Horowhenua District Council has adopted its first 20-year Long Term Plan, despite its own mayor declining to sign off on the document.
Rates in the district are set to rise by 5.55 per cent in the next financial year, followed by 5.96 per cent and 5.54 per cent in the two years following, averaging out at a forecast 3.75 per cent per year over the whole 20 years.
The plan covers 20 years instead of the usual 10 because the council says the growth Horowhenua is experiencing warrants it planning further into the future.
Mayor Michael Feyen said he would not sign the document or vote for its adoption because there was insufficient information given to him by management on a number of serious issues facing the district.
Councillor Ross Campbell also did not vote for the plan's adoption at a council meeting on Wednesday evening.
Feyen said he had attended deliberations for the plan and heard all public submissions on it, but cited rates increases and council debt levels as concerns.
"Until I've been fully informed I have decided not to put my signature to this binding document," he said.
However, deputy mayor Wayne Bishop said the Long Term Plan was based on a prudent financial strategy that aimed to manage expected growth while living within means.
"A key aspect of the financial strategy is achieving a balance between loan and rate funding to maintain existing assets and purchase new ones," he said.
The plan is the culmination of a process of consultation and submissions and included three key challenges and two "community conversations", the council said.
The challenges included whether to sell off some of the district's community halls, the season length of Foxton Swimming Pool and how to handle water and wastewater infrastructure for growing settlements.
Decisions made in the plan for these challenges included selling off Foxton Memorial Hall and Coronation Hall while deferring decisions on three others, agreeing to extend the pool's season from five to eight months, and proceeding with feasibility studies for water and wastewater in Ōhau, and water for Waitārere Beach, but not for Waikawa Beach and Hōkio Beach.
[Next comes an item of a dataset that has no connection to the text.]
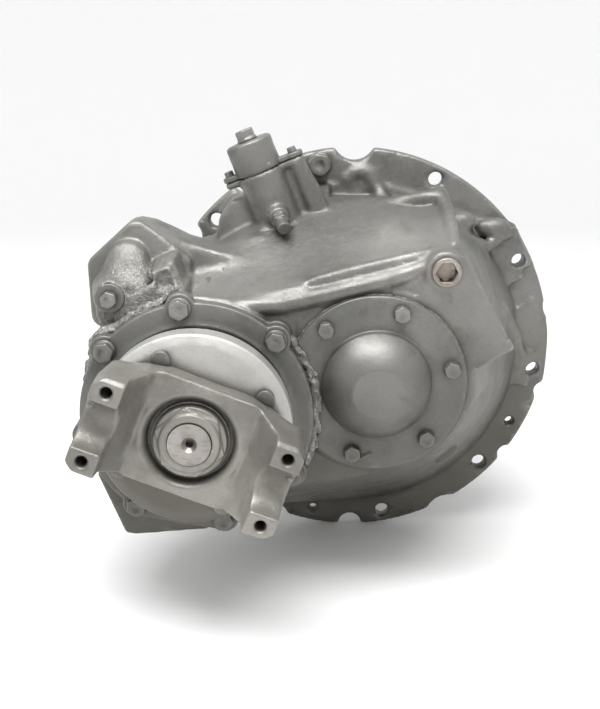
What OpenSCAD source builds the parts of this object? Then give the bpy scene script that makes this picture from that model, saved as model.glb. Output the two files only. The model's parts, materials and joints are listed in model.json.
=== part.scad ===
// Front drive-axle carrier with an offset transfer gear train, an inter-axle differential,
// a bevel final drive, a wheel differential and two air-shifted differential locks.
// Millimetres. +X right, +Z up, the input yoke faces -Y. The origin is the centre of the
// mounting flange, on the face that bolts to the axle housing.
// Depths in front of that face are called "forward" and are positive towards -Y.

/* [Mounting flange] */
// Radius of the flange rim
flange_r = 245; // [242:1:250]
// Thickness of the flange
flange_t = 20; // [16:1:22]
// Bolt circle diameter of the flange
flange_pcd = 458; // [456:1:460]
// Radius of the five plain flange bolt holes
flange_hole_r = 8.5; // [8.5:0.1:9]
// Angle of the first flange bolt hole
flange_phase = 28.6; // [27:0.1:30]

/* [Shaft layout] */
// Sideways place of the drive pinion's axis
pinion_x = 17; // [15:1:19]
// Height of the drive pinion's axis
pinion_z = 12; // [10:1:14]
// Direction from the pinion axis to the input axis
input_dir = 189.2; // [188:0.1:191]
// Lean of the wheel differential's axis from upright
diff_tilt = 21.5; // [21:0.5:22]
// Distance of the wheel differential's axis behind the flange face
diff_back = 85; // [84:1:87]

/* [Gears] */
// Module of the two transfer gears
drop_module = 5; // [5:1:5]
// Teeth of the upper transfer gear
upper_teeth = 40; // [40:1:40]
// Teeth of the lower transfer gear
lower_teeth = 38; // [38:1:38]
// Module of the final drive
final_module = 9; // [9:1:9]
// Teeth of the drive pinion
pinion_teeth = 9; // [9:1:9]
// Teeth of the ring gear
ring_teeth = 37; // [37:1:37]
// Teeth of every differential side gear
side_teeth = 16; // [16:4:16]
// Teeth of every differential pinion
spider_teeth = 10; // [10:2:10]
// Module of the wheel differential's gears
wheel_module = 6.5; // [6.5:0.1:6.6]
// Module of the inter-axle differential's gears
inter_module = 5.5; // [5.4:0.1:5.5]

/* [Input yoke] */
// Turn of the yoke about its shaft at rest
yoke_turn = -21.5; // [-25:0.5:-18]
// Half the width over the yoke's ears
yoke_half = 107; // [105:1:108]
// Radius of the half-round bearing saddles
saddle_r = 24.6; // [23:0.1:25]
// Radius of the threaded strap holes
strap_hole_r = 5.5; // [5:0.1:6]

/* [Covers] */
// Radius of the domed pinion cover's flange
cover_r = 97; // [95:1:98]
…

A study for Manakau was deferred until Year Four of the LTP.
The two "community conversations" looked at water sustainability and the need for a community centre in Shannon.
"On water sustainability, council will proceed with its proposed approach — installation of pressure-reducing values, detecting and fixing leaks, and continuous monitoring and condition assessment. Council will also look to establish a Horowhenua Water Working Party to consider water sustainability issues," Bishop said.
A feasibility study for the potential development of a Shannon Community Centre will be carried out in the 2019-2020 financial year.
A council media release about the plan said it would continue work on existing projects to maintain and improve levels of service and plan for growth.
The plan also includes a grant of almost $165,000 to the Foxton and Beach Bowling Club funded from the Foxton Beach Freeholding Account, as well as commitment to a feasibility study about stormwater discharges into Lake Horowhenua.
Thanks to an impassioned push by councillor Piri-Hira Tukapua at a previous council meeting, $5.5 million was allocated to years four to seven of the plan to help implement findings from the study into the polluted lake.
Some elected members weighed in on Thursday morning on the LTP adoption and the mayor's refusal to sign it, with one saying she was gobsmacked.
Victoria Kaye-Simmons said the council had undertaken the largest engagement process that Horowhenua had ever seen.
"For it to be undermined by the person who led the engagement on the day of the adoption of the plan is gobsmacking but thankfully a majority supported [it]," she said.
Cr Bernie Wanden said as a first-time participant in the process he was "more than satisfied" with the professionalism of council staff and the robust discussion which would ensure the plan gave the district a framework to look forward with positivity.
However, he said the re-evaluation of the Ōtaki to North of Levin (O2NL) expressway project by the NZ Transport Agency dampened his hopes for that positivity in the immediate future.
He also cited a lack of leadership from Feyen.
"[The mayor] would not support this plan and has put his own interests and his support of the new Government ahead of the interests of this community," he said.
Christine Mitchell said she was pleased with growth having an impact on rate increases, in that rates could be spread over more properties.
Jo Mason said it was "an absolute relief and highlight" to have the 20-year plan adopted.
Ross Brannigan said he was proud of the efforts of council officers and elected members, but was at a loss to explain the actions of the mayor and Cr Campbell.
"By not supporting the Long Term Plan they have further isolated themselves from our community," he said.